Huawei v ZTE patent case referred to the CJEU

A patent infringement case between Chinese telecoms companies Huawei and ZTE has been referred to the Court of Justice of the European Union (CJEU).

On March 21, the Düsseldorf Landgericht (Düsseldorf Regional Court) referred five questions concerning FRAND (fair, reasonable and non-discriminatory terms) to the CJEU.

In 2011, Huawei filed four patent infringement cases against ZTE relating to patents covering 4G technologies. Two of the cases were found to be invalid in a decision Huawei later appealed against, and another case was dismissed.

The fourth of the cases, which concerns a standard essential patent (SEP), will be the first ever seen by the CJEU where the patentee is willing to grant a licence while the parties are in disagreement over FRAND licence terms.

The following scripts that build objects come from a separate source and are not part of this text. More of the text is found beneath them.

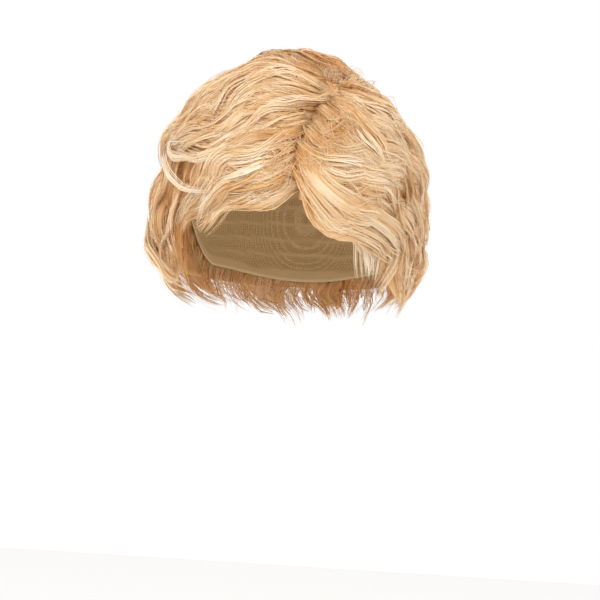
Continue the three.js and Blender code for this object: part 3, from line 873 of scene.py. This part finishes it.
WISPS_FRINGE_RIGHT = [
    (0.26, 0.04, [(28, 34, 0.62), (14, 42, 0.7), (2, 44, 0.86), (-9, 45, 0.93), (-18, 49, 0.94),
                  (-25, 54, 0.95), (-34, 58, 0.97), (-49, 59, 1.02)]),
    (0.3, -0.02, [(18, 42, 0.58), (7, 45, 0.72), (-2, 49, 0.83), (-9, 53, 0.9), (-16, 57, 0.91),
                  (-23, 60, 0.92), (-31, 61, 0.94), (-45, 61, 1.0)]),
    (0.3, 0.14, [(15, 47, 0.58), (6, 51, 0.73), (-2, 54, 0.85), (-9, 58, 0.89), (-16, 61, 0.9),
                 (-23, 63, 0.91), (-32, 63, 0.94), (-46, 61, 1.02)]),
    (0.26, 0.06, [(12, 51, 0.56), (4, 56, 0.68), (-2, 61, 0.8), (-9, 64, 0.88), (-16, 65, 0.9),
                  (-23, 66, 0.9), (-32, 65, 0.92), (-46, 63, 1.0)]),
    (0.22, 0.2, [(10, 57, 0.6), (4, 61, 0.7), (-4, 64, 0.82), (-10, 66, 0.88), (-16, 67, 0.9),
                 (-24, 67, 0.91), (-34, 67, 0.92), (-47, 64, 1.0)]),
    (0.26, 0.1, [(9, 61, 0.6), (3, 65, 0.68), (-3, 67, 0.77), (-9, 68, 0.82), (-15, 69, 0.83),
                 (-21, 73, 0.8), (-24, 78, 0.76), (-26, 85, 0.66)]),
    (0.3, 0.2, [(9, 63, 0.58), (3, 67, 0.65), (-3, 69, 0.74), (-10, 71, 0.78), (-16, 73, 0.8),
                (-21, 78, 0.78), (-25, 84, 0.68), (-31, 91, 0.46)]),
    (0.26, 0.0, [(9, 66, 0.56), (4, 70, 0.61), (-2, 71, 0.7), (-7, 73, 0.74), (-12, 75, 0.74),
                 (-17, 78, 0.72), (-21, 82, 0.65), (-27, 88, 0.5)]),
    (0.26, -0.1, [(9, 69, 0.54), (5, 72, 0.55), (0, 74, 0.61), (-5, 75, 0.64), (-11, 77, 0.64),
                  (-16, 81, 0.6), (-20, 84, 0.55), (-25, 88, 0.45)]),
    (0.22, -0.02, [(10, 72, 0.54), (6, 74, 0.52), (1, 76, 0.54), (-4, 78, 0.56), (-9, 80, 0.56),
                   (-14, 82, 0.55), (-19, 85, 0.5), (-24, 88, 0.44)]),
    (0.15, 0.08, [(10, 74, 0.5), (6, 76, 0.49), (2, 78, 0.48), (-3, 80, 0.49), (-8, 81, 0.5),
                  (-13, 84, 0.49), (-18, 86, 0.46)]),
    # These four wisps lie in the hollow behind the loop, with painted shade in their tone
    (0.3, -0.1, [(-28, 62, 0.75), (-31, 68, 0.64), (-33, 74, 0.56), (-34, 82, 0.44)]),
    (0.34, -0.12, [(-36, 60, 0.75), (-38, 66, 0.62), (-40, 72, 0.54), (-40, 82, 0.42)]),
    (0.34, -0.14, [(-44, 58, 0.78), (-46, 65, 0.64), (-47, 72, 0.56), (-46, 82, 0.44)]),
    (0.34, -0.12, [(-52, 58, 0.8), (-53, 65, 0.68), (-54, 73, 0.6), (-53, 84, 0.46)]),
]
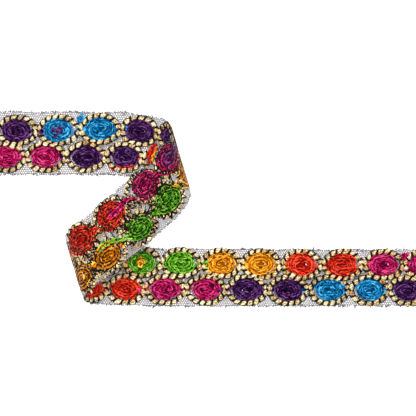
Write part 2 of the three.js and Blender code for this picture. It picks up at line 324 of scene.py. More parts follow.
def unit(vectors):
    """Vectors brought to length one."""
    return vectors / np.maximum(np.linalg.norm(vectors, axis=-1, keepdims=True), 1e-9)


def run_of(line):
    """How far along its plan each point of a line lies from the first."""
    return np.concatenate([[0], np.cumsum(np.linalg.norm(np.diff(line[:, :2], axis=0), axis=1))])


def read_at(wanted, run, line):
    """A line's columns, read between its rows where its run has the wanted values."""
    return joined(*(np.interp(wanted, run, column) for column in line.T))


def even_steps(line, count):
    """A line read at even distances of its plan: count rows, and its length."""
    run = run_of(line)
    return read_at(np.linspace(0, run[-1], count), run, line), run[-1]


def ways_of(line):
    """A line's direction at each point of the flat band, and the one square to it on its left."""
    direction = unit(np.gradient(line[:, :2], axis=0))
    return direction, joined(-direction[:, 1], direction[:, 0])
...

The court will need to decide whether the case constitutes abuse of a dominant position if the SEP patentee requests injunctive relief, even if the infringer is willing to negotiate a licence on FRAND terms, or whether it is further required that the infringer already complies with the contractual obligations that would exist under a FRAND license.

A Statement of Objections (SO) issued to Samsung by the European Commission earlier this year about its SEP-based injunctions against Apple suggested inconsistencies between the European and German courts.

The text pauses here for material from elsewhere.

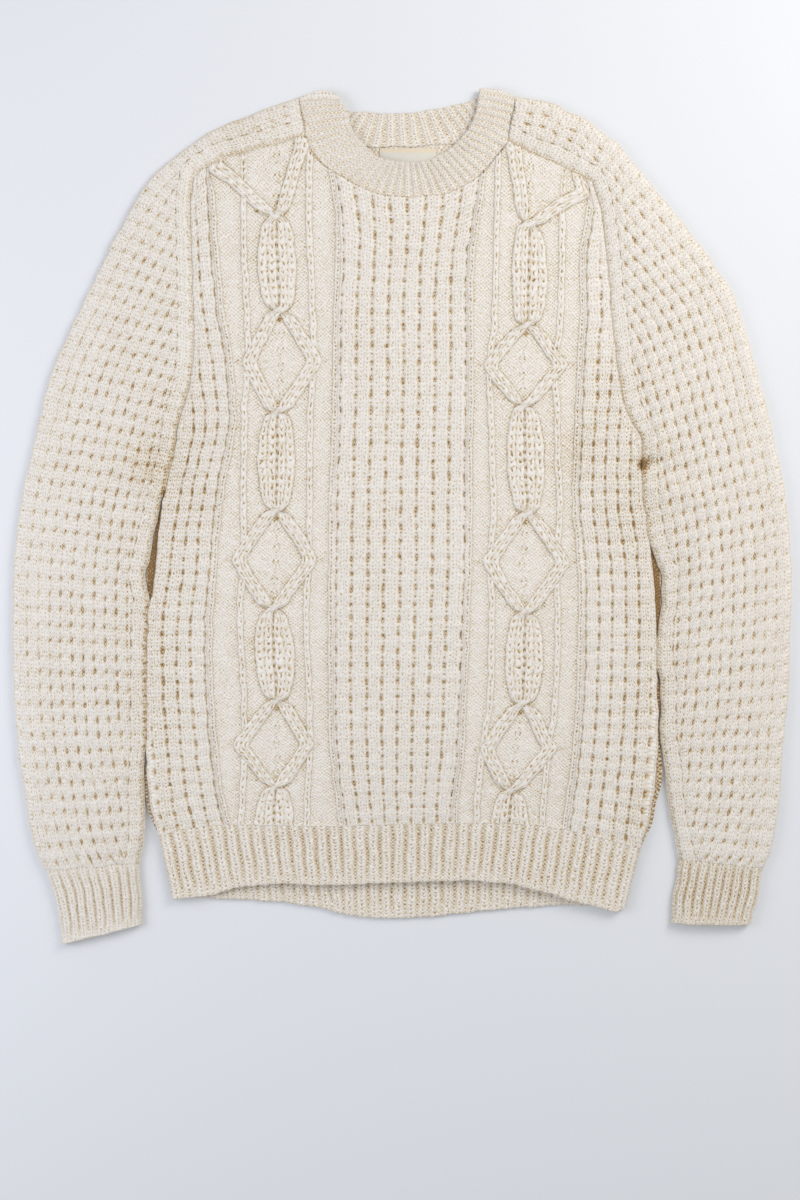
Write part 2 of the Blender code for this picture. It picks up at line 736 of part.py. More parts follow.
def build_slab(name, upper, lower, color):
    """A closed slab between two grids of points with the same rows and columns."""
    rows, width = len(upper), len(upper[0])
    points = [point for grid in (upper, lower) for row in grid for point in row]
    size = rows * width
    faces = []
    for row in range(rows - 1):
        for number in range(width - 1):
            corner = row * width + number
            quad = (corner, corner + 1, corner + width + 1, corner + width)
            faces.append(quad)
            faces.append(tuple(size + index for index in reversed(quad)))
    rim = list(range(width))
    rim += [row * width + width - 1 for row in range(1, rows)]
    rim += [(rows - 1) * width + number for number in range(width - 2, -1, -1)]
    rim += [row * width for row in range(rows - 2, 0, -1)]
    for start, end in zip(rim, rim[1:] + rim[:1]):
        faces.append((start, size + start, size + end, end))
    make_object(name, points, faces, color)


def hem_grid(edge, rows, height):
    """Rows of points from the hem seam down to the free edge, two for each rib."""
    grid = []
    for drop in rows:
        line = []
        for number, share in enumerate(shares(2 * HEM_RIBS)):
            top_x = HEM_LINE[0][0] + share * (HEM_LINE[-1][0] - HEM_LINE[0][0])
            low_x = edge[0][0] + share * (edge[-1][0] - edge[0][0])
            top_y, low_y = value(HEM_LINE, top_x) - SEAM, value(edge, low_x)
            x, y = top_x + drop * (low_x - top_x), top_y + drop * (low_y - top_y)
            line.append((x, y, height(number, 2 * share - 1, drop)))
        grid.append(line)
    return grid


def build_front_hem():
    def low(number, across, drop):
        arch = HEM_ARCH * (1 - across**4) * drop
        return UPPER + LOFT * (1 - across**4) * (1 - drop) + arch

    def high(number, across, drop):
        if abs(across) == 1:
            return UPPER + EDGE_WALL
        rib = HEM_CREST if number % 2 else HEM_VALLEY
        return low(number, across, drop) + WALL + rib

    rows = (0.0, 0.5, 1.0)
    build_slab(
        "front_hem_rib",
        hem_grid(FRONT_HEM_EDGE, rows, high),
        hem_grid(FRONT_HEM_EDGE, rows, low),
        RIB_CREAM,
    )


def build_back_hem():
    def high(number, across, drop):
        rib = HEM_CREST if number % 2 else 0.0
        return WALL + rib * (1 - across**4) * drop - (0.3 if drop == 1 else 0.0)

    def low(number, across, drop):
        return 0.0 if 0 < drop < 1 and abs(across) < 1 else 0.6

    rows = (0.0, 0.08, 0.94, 1.0)
    build_slab(
        "back_hem_rib",
        hem_grid(BACK_HEM_EDGE, rows, high),
        hem_grid(BACK_HEM_EDGE, rows, low),
        RIB_CREAM,
    )


# Neckband


def neck_section(row, tilt, crest):
    """Six points of the band across its wall: tilt 90 faces up in front, -90 down behind."""
    seam_x, seam_y, edge_x, edge_y = row
    run_x, run_y = edge_x - seam_x, edge_y - seam_y
    length = math.hypot(run_x, run_y)
    seam_x += run_x / length * NECK_SEAM
    seam_y += run_y / length * NECK_SEAM
    bow = (LEFT_BOW if seam_x < 0 else RIGHT_BOW) * math.cos(math.radians(tilt)) ** 2
    places = (
        (seam_x, seam_y),
        ((seam_x + edge_x) / 2, (seam_y + edge_y) / 2 + bow),
        (edge_x, edge_y),
    )
    out, up = math.cos(math.radians(tilt)), math.sin(math.radians(tilt))
    ahead = (1 + up) / 2
    outer, inner = [], []
    for (x, y), (front_out, front_in, back_in, back_out) in zip(places, NECK_RADII):
        radius = ahead * front_out + (1 - ahead) * back_out + crest * NECK_RISE * ahead
        outer.append((x, y + radius * out, FOLD_HEIGHT + radius * up))
        radius = ahead * front_in + (1 - ahead) * (back_in - 0.4 * max(crest, 0))
        inner.append((x, y + radius * out, FOLD_HEIGHT + radius * up))
    return outer + inner[::-1]


def neck_rows(rows, ribs):
    """Rows of the band at half the rib pitch along its middle."""
    middles = [((a + c) / 2, (b + d) / 2) for a, b, c, d in rows]
    keyed = [(share, *row) for (share, *_), row in zip(path(middles), rows)]
    return [along(keyed, share) for share in shares(2 * ribs)]


def build_neckband():
    front = neck_rows(NECKBAND_FRONT, FRONT_NECK_RIBS)
    back = neck_rows(NECKBAND_BACK, BACK_NECK_RIBS)
    stations = [(row, 90) for row in front]
    stations += [(NECKBAND_BACK[0], tilt) for tilt in FOLD_TILTS]
    stations += [(row, -90) for row in back]
    stations += [(NECKBAND_FRONT[0], tilt) for tilt in FOLD_TILTS[::-1]]
    points, faces = [], []
    for number, (row, tilt) in enumerate(stations):
        points += neck_section(row, tilt, 1 if number % 2 else -1)
    count = 6
    for ring in range(len(stations)):
        after_ring = (ring + 1) % len(stations)
        for number in range(count):
            after = (number + 1) % count
            faces.append(
                (ring * count + number, ring * count + after, after_ring * count + after,
                 after_ring * count + number)
            )
    make_object("neckband", points, faces, RIB_CREAM)


def build_label():
    low = WALL + 0.3
    grid = []
    for y in (LABEL["top"], LABEL["bottom"]):
        grid.append([(x, y) for x in (LABEL["left"], LABEL["right"])])
    upper = [[(x, y, low + LABEL["thick"]) for x, y in row] for row in grid]
    lower = [[(x, y, low) for x, y in row] for row in grid]
    build_slab("neck_label", upper, lower, SATIN)


def main():
    for obj in list(bpy.data.objects):
        bpy.data.objects.remove(obj, do_unlink=True)
    build_back()
    build_front()
    build_sleeve("left_sleeve", LEFT_SLEEVE, LEFT_SHOULDER, LEFT_EDGE, -1)
    build_sleeve("right_sleeve", RIGHT_SLEEVE, RIGHT_SHOULDER, RIGHT_EDGE, 1)
    build_neckband()
    build_front_hem()
    build_back_hem()
    build_cuff("left_cuff", LEFT_CUFF)
    build_cuff("right_cuff", RIGHT_CUFF)
    build_label()


main()
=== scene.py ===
# %% [markdown]
# # A cable knit pullover, laid flat
#
# The frame is a rigid model of a cream pullover: front, back, two sleeves with saddle shoulders,
# a ribbed neckband, hem and cuffs, and a small label. In this lesson each of its plain solids is
# replaced by knitted cloth. All the pieces are thin shells. Their outer face is a fine grid of
# points, raised by the pattern, and their inner face is a plain grid with few rows.

# %% Load the frame
import math
from collections import namedtuple

import bpy
import numpy as np
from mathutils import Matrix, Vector


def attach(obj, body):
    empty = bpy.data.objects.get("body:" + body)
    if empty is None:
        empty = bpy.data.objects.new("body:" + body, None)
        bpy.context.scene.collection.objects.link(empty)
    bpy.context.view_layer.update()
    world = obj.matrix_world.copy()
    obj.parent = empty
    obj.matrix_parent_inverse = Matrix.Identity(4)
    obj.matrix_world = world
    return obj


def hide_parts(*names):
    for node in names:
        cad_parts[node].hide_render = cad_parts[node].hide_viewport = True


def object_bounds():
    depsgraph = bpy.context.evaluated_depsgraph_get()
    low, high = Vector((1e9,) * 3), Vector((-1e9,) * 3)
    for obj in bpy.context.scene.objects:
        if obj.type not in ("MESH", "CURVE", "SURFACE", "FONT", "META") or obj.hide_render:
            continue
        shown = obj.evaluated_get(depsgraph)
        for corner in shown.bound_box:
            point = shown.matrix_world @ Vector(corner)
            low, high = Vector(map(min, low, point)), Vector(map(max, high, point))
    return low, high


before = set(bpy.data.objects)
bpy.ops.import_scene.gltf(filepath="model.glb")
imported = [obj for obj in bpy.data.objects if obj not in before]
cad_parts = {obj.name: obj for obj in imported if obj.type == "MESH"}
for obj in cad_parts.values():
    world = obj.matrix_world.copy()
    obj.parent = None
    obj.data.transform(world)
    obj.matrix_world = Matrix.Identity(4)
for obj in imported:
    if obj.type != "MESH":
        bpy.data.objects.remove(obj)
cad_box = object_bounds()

bpy.ops.object.select_all(action="DESELECT")
MM = 0.001
print("nodes to dress:", sorted(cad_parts))

# %% [markdown]
# ## The garment's sizes
#
# The model has no measuring tape in it, so the sizes that shaped its solids are written down again
# here, in millimetres. A level is a height on the cloth before the hem and the shoulders bend it:
# knitters count rows in the same way, before the piece is sewn and pulled into shape.

# %% Cloth and knitting sizes
WALL = 3.0  # thickness of the cloth between its ribs
SEAM, NECK_SEAM, LAYER = 0.06, 0.1, 0.5  # clearances between pieces and between layers
UPPER = WALL + LAYER  # underside of the upper layer
MIDDLE = UPPER - LAYER / 2  # height at which front and back meet at a fold
LOFT, HEM_ARCH = 2.4, 3.3  # how far the upper layer and the front hem's edge stand off
STRAND_RISE, GROOVE_RISE = 2.7, 1.3  # a cable's knit columns, and the groove between them
KNOT_HALF, BAND, SLIT_HALF = 8.0, 13.0, 0.9
LINE_OFFSET, LINE_HALF, LINE_RISE = 29.5, 2.9, 1.8
BORDER, BORDER_RISE = 6.4, 1.7
CENTRE_WALES, SLEEVE_WALE = 8, 10.0
LEFT_SIDE_WALES, RIGHT_SIDE_WALES = 4, 5
HEM_RIBS, HEM_CREST, HEM_VALLEY = 37, 1.3, -0.8
CUFF_RIBS, NECK_RISE, FRONT_NECK_RIBS, BACK_NECK_RIBS = 9, 0.9, 36, 18
FOOT, HEM_BEND, YOKE_BEND, HEAD = -285.0, -200.0, 190.0, 300.0
PIT = 40.0
PURL_COLUMN = 3.6  # one purl stitch across
STITCHES = 4  # rows of stitches from one row of holes to the next
STITCH_RISE, STITCH_SLANT = 0.32, 0.8
SLEEVE_REPEAT = 14.0  # from one row of holes to the next on a sleeve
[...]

In his report of the trial, patent consultant Florian Mueller said the court interpreted the Commission’s public statements on the SO as an indication that Brussels appears more “sceptical” of these injunctions than the German courts.

Martin Fähndrich, a partner at Hogan Lovells, the firm representing ZTE in the case, said: “ZTE is delighted that the Dusseldorf court has entertained its view that German law as it currently stands may not be in line with EU law. In the interest of fair competition the different approaches to FRAND licensing in the EU require clarification and consolidation.”

Hosea Haag, a lawyer at Ampersand in Munich, said that a principle established by the Federal Court of Justice Standard Spundfass decision and later elaborated by the Orange Book Standard means that in Germany an infringer of a standard essential patent (SEP) may raise the defence that it was entitled to a licence.

“Not granting a licence would constitute an abuse of a dominant position by the patentee,” he said.

“In order to be successful with this so-called antitrust defence, the infringer has to behave like a licensee under FRAND conditions, which implies that he has to determine the reasonable licence fee objectively, regularly render accounts and pay, or at least deposit, hypothetical licence fees.”

He said that in past cases the CJEU has decided that denying a patent grant for a technology, if it is essential to entry of a secondary market, may violate antitrust rules stated in Article 102 Treaty on the Functioning of the European Union.

The German courts, although more “patent owner-friendly”, are “stricter” than the CJEU in terms of competition law, he said.

“It is now hoped that the CJEU will decide whether it is sufficient to offer negotiations. If it is not, the court will hopefully express an opinion on what the minimum requirements for a FRAND license proposal are.”

He said if the CJEU ruled in ZTE’s favour, it will not substantially affect the dispute between Huawei and ZTE as the patents concerned are ‘small’. However, he said, “for the general practice and the standard relevant patents and in the antitrust sense I think it will have tremendous impact.”